Exercise goal ▸
Quote every line from the top of the listing down to and including the line that contains "BUTT_Y = -LENGTH / 2".

Given material ▸
[start]

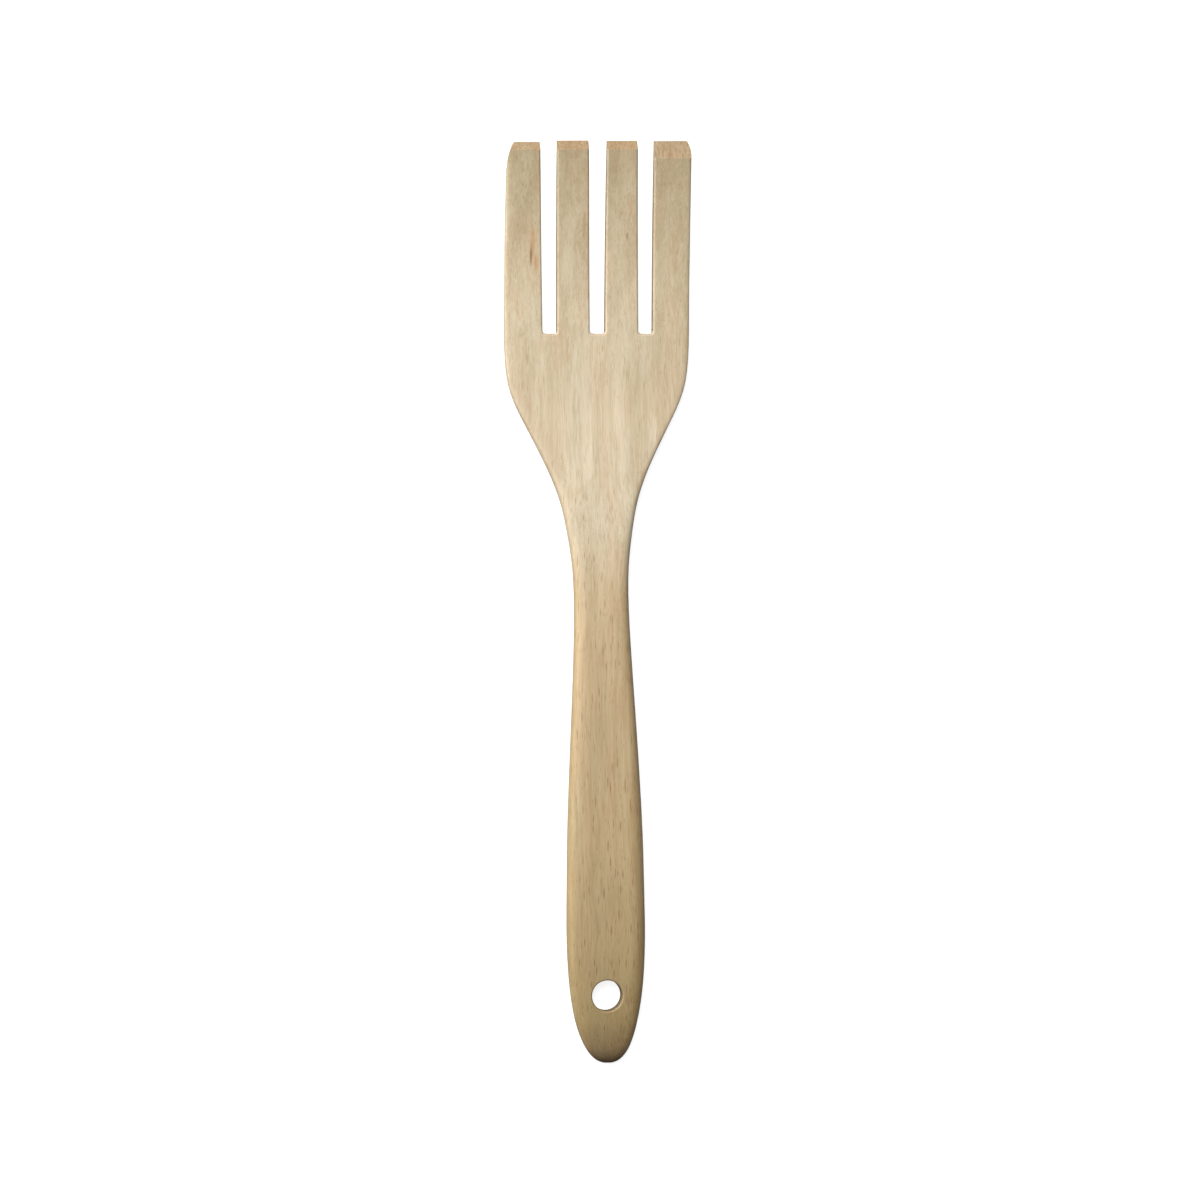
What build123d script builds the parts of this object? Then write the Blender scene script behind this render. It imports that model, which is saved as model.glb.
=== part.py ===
from build123d import *
import os

# A beech cooking fork, cut from one piece of wood, lying on its back with its tines
# towards +Y. Millimetres, +Z up. The origin is the middle of its footprint, on the
# surface that it lies on: the belly of the head and the butt of the handle touch it.

LENGTH = 300.0
TIP_Y = LENGTH / 2
BUTT_Y = -LENGTH / 2

# Plan: (y, half width), from the tines over the shoulders and the neck to the widest
# of the handle. The knots run past the tips, because the tips are cut off last.
HALF_WIDTHS = [
    (160, 30.0), (120, 30.4), (86, 30.45), (76, 29.85), (70.5, 28.75), (65, 26.75), (55, 21.8),
    (45, 17.0), (37, 13.8), (30, 11.9), (22, 10.5), (12, 9.3), (3, 8.95), (-8, 9.1), (-28, 10.05),
    (-58, 11.6), (-80, 12.45), (-104, 12.85),
]
# The middle line isn't quite straight: (y, x of the middle).
MIDDLE_XS = [
    (160, -0.05), (145, -0.12), (125, -0.29), (100, -0.34), (80, -0.28), (60, -0.22), (5, -0.17),
    (-25, -0.05), (-45, 0.0), (-134, 0.0), (-150, 0.45),
]
# From here to the butt end, width and thickness close in superellipses.
BUTT_START_Y = -104.0
BUTT_PLAN_POWER = 2.4
BUTT_SIDE_POWER = 2.5

# Side view: (y, thickness), and (y, height of the middle of the wood).
THICKNESSES = [
    (160, 3.8), (120, 4.4), (86, 5.0), (60, 5.6), (40, 6.7), (20, 8.0), (0, 8.6), (-60, 8.8),
    (-104, 8.6),
]
MID_HEIGHTS = [
    (160, 23.6), (140, 17.7), (120, 12.4), (100, 7.9), (80, 4.4), (62, 2.9), (48, 3.1), (25, 5.2),
    (5, 6.8), (-25, 7.6), (-60, 7.3), (-104, 5.6), (-150, 2.5),
]

# Rounding of the long edges: how far it reaches across the width, which share of half
# the thickness it takes, and how far it stays inside the sharp corner, as a share.
EDGE_WIDTHS = [(160, 0.9), (60, 1.0), (45, 1.3), (25, 1.9), (5, 2.4), (-30, 2.7), (-60, 2.8), (-104, 3.1)]
EDGE_DEPTHS = [(160, 0.38), (60, 0.4), (45, 0.5), (25, 0.8), (5, 0.93), (-104, 0.95)]
EDGE_EASES = [(160, 0.0), (60, 0.0), (25, 0.1), (5, 0.16), (-40, 0.2), (-104, 0.22)]
# The faces are flat from a little further in: these multiples of the rounding's width.
FACE_STARTS = (1.3, 1.6)
# The rounding never reaches across more than this share of the half width.
EDGE_WIDTH_SHARE = 0.5

# Where the cross-sections of the bar are taken, with those of the butt given as shares
# of its length, closer together towards its end.
BAR_STATIONS = [
    158, 146, 134, 122, 110, 98, 87, 78, 71, 65, 59, 53, 47, 41, 35, 29, 22, 14, 5, -6, -20, -38,
    -58, -78, -94,
]
BUTT_SHARES = [0.0, 0.22, 0.42, 0.58, 0.71, 0.81, 0.88, 0.935, 0.967, 0.985, 0.995, 0.999]

# Slots between the tines: x of the middle at the root and at the tips, and both widths.
SLOTS = [(-15.9, -16.8, 4.8, 5.5), (-0.2, -0.7, 5.1, 5.9), (15.7, 15.0, 4.8, 5.4)]
SLOT_ROOT_Y = 88.3
SLOT_CORNER_RADIUS = 1.0
SLOT_EDGE_RADIUS = 0.6

# Tine ends: cut a little askew, bevelled on top down to a blunt lip. For each tine, left
# to right: x of its middle, how far it stops short of the longest, and its bevel's length.
# The outer corners are eased by arcs: how far in at the tip, and how far back along the side.
TINE_ENDS = [(-24.0, 0.64, 3.1), (-8.7, 0.13, 3.4), (7.3, 0.1, 3.3), (23.5, 0.064, 6.0)]
TIP_SKEW = 0.7
TIP_LIP = 0.8
LEFT_CORNER = (2.6, 9.0)
RIGHT_CORNER = (1.3, 5.0)

# Hang hole, drilled straight down through the handle.
HOLE_Y = -127.9
HOLE_RADIUS = 5.0
HOLE_RIM_RADIUS = 0.5

# Cutters run this far past the wood.
CUT_END_Y = 165.0
CUT_HEIGHT = 40.0
CUT_MARGIN = 6.0
# Half the width of a tine's own cutter: past its sides, but short of the next tine.
TINE_REACH = 7.8

# Rims are found by where the middles of their edges lie: no further than this before a slot's
# root, at least this far from the tips, this far beyond a slot's side, and within this many
# radii of the hole.
RIM_ROOT_ROOM = 0.1
RIM_TIP_ROOM = 10.0
RIM_SIDE_ROOM = 1.0
RIM_HOLE_REACH = 1.2


def hermite(start, end, start_slope, end_slope, y):
    """Cubic from one (y, value) knot to the next, with the given slopes at its ends."""
    span = end[0] - start[0]
    rise = end[1] - start[1]
    t = (y - start[0]) / span
    lead = start_slope * span - rise
    trail = rise - end_slope * span
    return start[1] + t * rise + t * (1 - t) * ((1 - t) * lead + t * trail)


def knot_slope(before, knot, after):
    """Slope at a knot: the harmonic mean of its two chords, or level where they disagree."""
    into = (knot[1] - before[1]) / (knot[0] - before[0])
    out = (after[1] - knot[1]) / (after[0] - knot[0])
    if into * out <= 0:
        return 0.0
    return 2 * into * out / (into + out)


def smooth(knots, y):
    """Value at y on a smooth curve through (y, value) knots, without overshoot."""
    ends = [knots[0], *knots, knots[-1]]
    for before, start, end, after in zip(ends, ends[1:], ends[2:], ends[3:]):
        if y >= end[0]:
            chord = (end[1] - start[1]) / (end[0] - start[0])
            start_slope = chord if before is start else knot_slope(before, start, end)
            end_slope = chord if after is end else knot_slope(start, end, after)
            return hermite(start, end, start_slope, end_slope, y)
    return knots[-1][1]


def butt_share(y, power):
    """Share of the full size left at y, from 1 where the butt starts to 0 at its end."""
    depth = max(0.0, (BUTT_START_Y - y) / (BUTT_START_Y - BUTT_Y))
    return (1 - depth**power) ** (1 / power)


def half_width(y):
    return smooth(HALF_WIDTHS, y) * butt_share(y, BUTT_PLAN_POWER)


def half_thickness(y):
    return smooth(THICKNESSES, y) / 2 * butt_share(y, BUTT_SIDE_POWER)


def middle_point(y):
    return (smooth(MIDDLE_XS, y), y, smooth(MID_HEIGHTS, y))


def section(y):
    """Cross-section of the bar at y: four mirrored quarters, each one curve from side to middle."""
    a = half_width(y)
    b = half_thickness(y)
    rx = min(smooth(EDGE_WIDTHS, y), EDGE_WIDTH_SHARE * a)
    rz = smooth(EDGE_DEPTHS, y) * b
    ease = smooth(EDGE_EASES, y)
    corner = [(a, 0), (a, b - rz), (a, b - ease * rz), (a - ease * rx, b), (a - rx, b)]
    quarter = [*corner, *((a - start * rx, b) for start in FACE_STARTS), (0, b)]
    curves = []
    for flip_x, flip_z in ((1, 1), (-1, 1), (-1, -1), (1, -1)):
        points = [(flip_x * x, flip_z * z) for x, z in quarter]
        curves.append(Bezier(*points[:: flip_x * flip_z]))
    plane = Plane(origin=middle_point(y), x_dir=(1, 0, 0), z_dir=(0, -1, 0))
    return plane * make_face(curves)


def bar():
    """The curved bar of wood without its slots and hole, running past the tine tips."""
    butt_length = BUTT_START_Y - BUTT_Y
    stations = BAR_STATIONS + [BUTT_START_Y - share * butt_length for share in BUTT_SHARES]
    butt_end = Vertex(*middle_point(BUTT_Y))
    return loft([butt_end] + [section(y) for y in reversed(stations)])


def slot_cutter(root_x, tip_x, root_width, tip_width):
    """Tall cutter for one slot, wider at the tips, with eased corners at its root."""
    reach = (CUT_END_Y - SLOT_ROOT_Y) / (TIP_Y - SLOT_ROOT_Y)
    end_x = root_x + reach * (tip_x - root_x)
    end_width = root_width + reach * (tip_width - root_width)
    outline = Polyline(
        (root_x - root_width / 2, SLOT_ROOT_Y),
        (root_x + root_width / 2, SLOT_ROOT_Y),
        (end_x + end_width / 2, CUT_END_Y),
        (end_x - end_width / 2, CUT_END_Y),
        close=True,
    )
    face = make_face(outline)
    face = fillet(face.vertices().sort_by(Axis.Y)[:2], SLOT_CORNER_RADIUS)
    return extrude(face, CUT_HEIGHT, both=True)


def corner_cutter(side, inset, length):
    """Cutter that eases an outer corner of the head by an arc tangent to its side."""
    edge_x = half_width(TIP_Y) + side * smooth(MIDDLE_XS, TIP_Y)
    arc = TangentArc((edge_x, TIP_Y - length), (edge_x - inset, TIP_Y), tangent=(0, 1))
    outside = Polyline(
        (edge_x - inset, TIP_Y),
        (edge_x - inset, CUT_END_Y),
        (edge_x + CUT_MARGIN, CUT_END_Y),
        (edge_x + CUT_MARGIN, TIP_Y - length),
        (edge_x, TIP_Y - length),
    )
    face = make_face([arc, outside])
    if side < 0:
        face = mirror(face, Plane.YZ)
    return extrude(face, CUT_HEIGHT, both=True)


def tip_cutter(middle_x, setback, bevel_length):
    """Cutter, drawn from the side, that leaves a bevel on top of one tine and a blunt lip."""
    tip_y = TIP_Y - setback
    bevel_y = tip_y - bevel_length
    bevel_z = smooth(MID_HEIGHTS, bevel_y) + half_thickness(bevel_y)
    lip_z = smooth(MID_HEIGHTS, tip_y) - half_thickness(tip_y) + TIP_LIP
    outline = Polyline(
        (tip_y, -CUT_HEIGHT),
        (tip_y, lip_z),
        (2 * bevel_y - tip_y, 2 * bevel_z - lip_z),
        (2 * bevel_y - tip_y, CUT_HEIGHT),
        (CUT_END_Y, CUT_HEIGHT),
        (CUT_END_Y, -CUT_HEIGHT),
        close=True,
    )
    cutter = extrude(Plane.YZ * make_face(outline), TINE_REACH, both=True)
    return Pos(middle_x, 0, 0) * cutter.rotate(Axis((0, tip_y, 0), (0, 0, 1)), TIP_SKEW)


def slot_rims(body, root_x, tip_x, root_width, tip_width):
    """Edges where one slot opens through the face and the back of the head."""
    middle_x = (root_x + tip_x) / 2
    reach = tip_width / 2 + RIM_SIDE_ROOM
    first_y = SLOT_ROOT_Y - RIM_ROOT_ROOM
    last_y = TIP_Y - RIM_TIP_ROOM
    return [
        edge
        for edge in body.edges().filter_by(GeomType.BSPLINE)
        if first_y < edge.center().Y < last_y and abs(edge.center().X - middle_x) < reach
    ]


def hole_rims(body):
    """Edges where the hang hole opens through the two faces of the handle."""
    reach = RIM_HOLE_REACH * HOLE_RADIUS
    return [
        edge
        for edge in body.edges().filter_by(GeomType.BSPLINE)
        if abs(edge.center().Y - HOLE_Y) < reach and abs(edge.center().X) < reach
    ]


def fork_body():
    """The whole fork: the bar, slotted into four tines, trimmed at the tips and drilled."""
    body = bar()
    for slot in SLOTS:
        body -= slot_cutter(*slot)
    for tine_end in TINE_ENDS:
        body -= tip_cutter(*tine_end)
    body -= corner_cutter(-1, *LEFT_CORNER)
    body -= corner_cutter(1, *RIGHT_CORNER)
    for slot in SLOTS:
        body = fillet(slot_rims(body, *slot), SLOT_EDGE_RADIUS)
    body -= Pos(0, HOLE_Y, 0) * Cylinder(HOLE_RADIUS, CUT_HEIGHT)
    return fillet(hole_rims(body), HOLE_RIM_RADIUS)


if __name__ == "__main__":
    os.makedirs("parts", exist_ok=True)
    export_step(fork_body(), "parts/fork_body.step")
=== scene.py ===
"""A one-piece beech cooking fork lying on its back on a pale floor, under soft studio light.

Lengths are in metres unless a name ends in _MM. The fork's tines point along +Y and +Z is up.
"""

import math

import bpy
from mathutils import Matrix, Vector

MM_PER_METRE = 1000.0

# Camera: almost straight above the fork, a little to its left and towards the handle.
CAMERA_YAW = math.radians(6.5)
CAMERA_PITCH = math.radians(-2.7)
CAMERA_ROLL = math.radians(0.8)
CAMERA_OFFSET = Vector((0.00024, 0.00120, 1.093))
LENS_MM = 99.68
SENSOR_MM = 36.0

# Floor and surroundings. The floor glows a little more for the camera with distance, to stay pale.
FLOOR_HALF = 3.0
FLOOR_COLOUR = (0.38, 0.38, 0.38)
FLOOR_GLOW_NEAR = 0.86
FLOOR_GLOW_FAR = 1.0
FLOOR_GLOW_START = 0.2
FLOOR_GLOW_END = 1.2
BACKDROP_COLOUR = (1.0, 1.0, 1.0, 1.0)
BACKDROP_BRIGHTNESS = 1.0
AMBIENT_STRENGTH = 0.025

# Soft boxes: name, compass bearing from +Y towards +X, height angle, distance, side, watts.
LIGHT_TARGET = Vector((0.0, 0.03, 0.0))
SOFT_BOXES = [
    ("low_left_box", 305.0, 20.0, 1.5, 1.0, 17.0),
    ("side_box", 278.0, 7.0, 1.5, 1.0, 14.0),
    ("top_box", 320.0, 68.0, 1.5, 0.84, 24.5),
]

# Beech colours along the fork, from a dark butt over a warm handle to a pale head whose tips
# are a little darker again. These are partly the wood's own tone and partly painted light: the
# near-black butt end is painted shade, the pale, whitish head carries a painted sheen, and the
# darker tips are painted shade. Place on the length in mm, linear colour.
TONES_AND_PAINTED_LIGHT = [
    (-150.0, (0.07, 0.05, 0.03)),
    (-145.0, (0.25, 0.18, 0.09)),
    (-135.0, (0.33, 0.24, 0.11)),
    (-80.0, (0.43, 0.32, 0.17)),
    (0.0, (0.46, 0.34, 0.19)),
    (25.0, (0.50, 0.41, 0.28)),
    (95.0, (0.58, 0.48, 0.33)),
    (150.0, (0.42, 0.34, 0.21)),
]

# Factors that tint the wood.
DARK_GRAIN = (0.84, 0.79, 0.71, 1.0)
PALE_GRAIN = (1.07, 1.09, 1.12, 1.0)
PINK_TINT = (1.015, 0.985, 0.965, 1.0)
GREEN_TINT = (0.985, 1.0, 0.99, 1.0)
FLECK_TINT = (0.66, 0.56, 0.45, 1.0)
LINE_TINT = (0.80, 0.72, 0.62, 1.0)
END_GRAIN = (0.955, 0.84, 0.80, 1.0)
END_PORES = (0.74, 0.60, 0.52, 1.0)
WORN_TINT = (1.04, 1.07, 1.12, 1.0)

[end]

Exercise output ▸
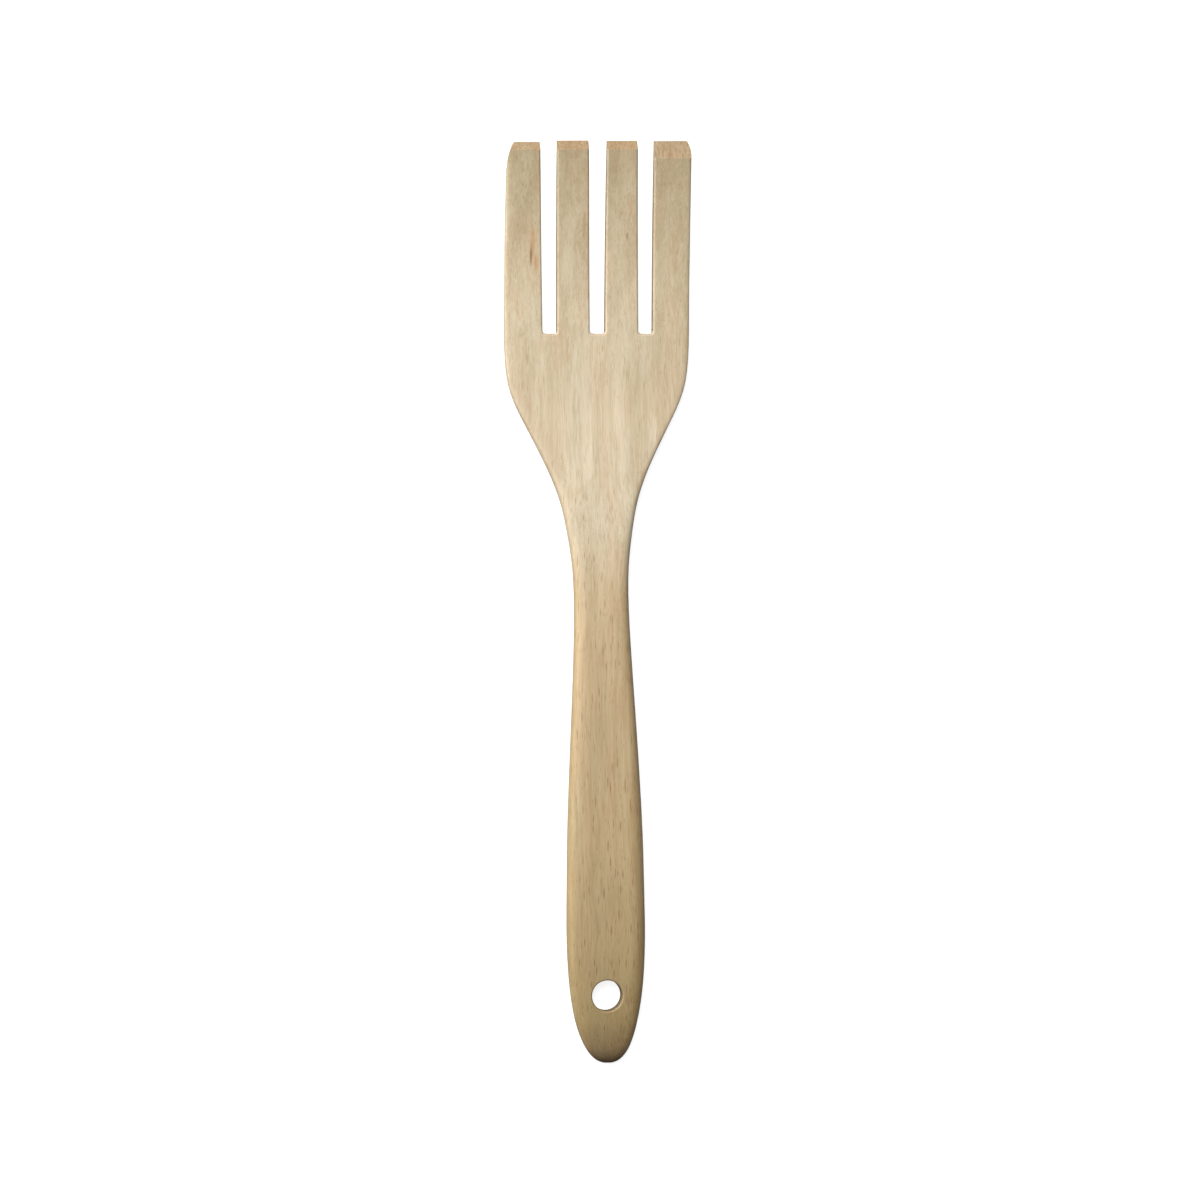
What build123d script builds the parts of this object? Then write the Blender scene script behind this render. It imports that model, which is saved as model.glb.
=== part.py ===
from build123d import *
import os

# A beech cooking fork, cut from one piece of wood, lying on its back with its tines
# towards +Y. Millimetres, +Z up. The origin is the middle of its footprint, on the
# surface that it lies on: the belly of the head and the butt of the handle touch it.

LENGTH = 300.0
TIP_Y = LENGTH / 2
BUTT_Y = -LENGTH / 2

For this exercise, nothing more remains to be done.